You should take advantage of this new licence to think and contribute to the important decisions. Familiarise yourself with the key decision-making moments in your company and find out the best way to input your ideas. Try putting forward your suggestion at the company All-Hands meeting, emailing the CEO or asking to be invited to a strategy session. Back your ideas. We know you’ve got some!

TRY THINGS OUT

Today, you can start a business for £12 in less than 24 hours. You can create broadcast content on your smartphone. You can communicate with almost any public figure via social media, or at least try to. The barriers to pursuing your big idea and making something happen have never been lower. The technology at your disposal means you can do things quicker, more cheaply and more collaboratively than ever before. You have the capacity to experiment, and you need to use it.

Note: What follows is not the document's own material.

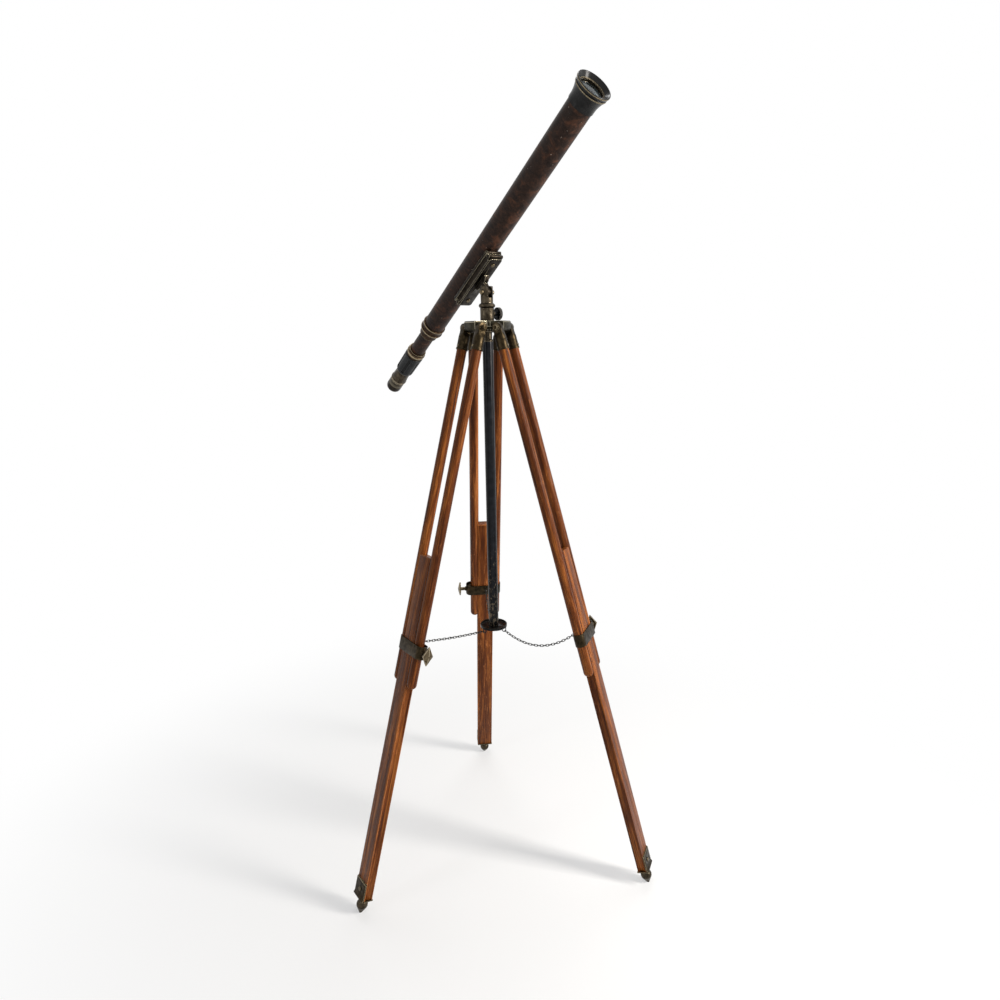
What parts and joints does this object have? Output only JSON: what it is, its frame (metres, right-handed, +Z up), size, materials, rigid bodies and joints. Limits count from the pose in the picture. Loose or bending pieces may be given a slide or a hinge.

Whether you’re working for someone else or considering starting out on your own, experiment with a new idea – it could be a new way to advertise, a new platform for communicating with customers or a new productivity #workhack. With communication and distribution channels evolving so quickly, the most efficient way to learn is by doing. Try something that’s quick and cheap and see what you learn from it. If you can share your learnings and questions on Twitter or LinkedIn, better still, as you might get some helpful answers, find some like-minded people and at the same time position yourself as an experimenter in the field.

Action: Cast your mind back to when you started your career. What’s changed about how you do your job; which new tools are at your disposal; what new opportunities has that created for you?

MAKE A LIST OF THE TOP THREE. WHERE COULD YOU CATCH UP OR GET AHEAD?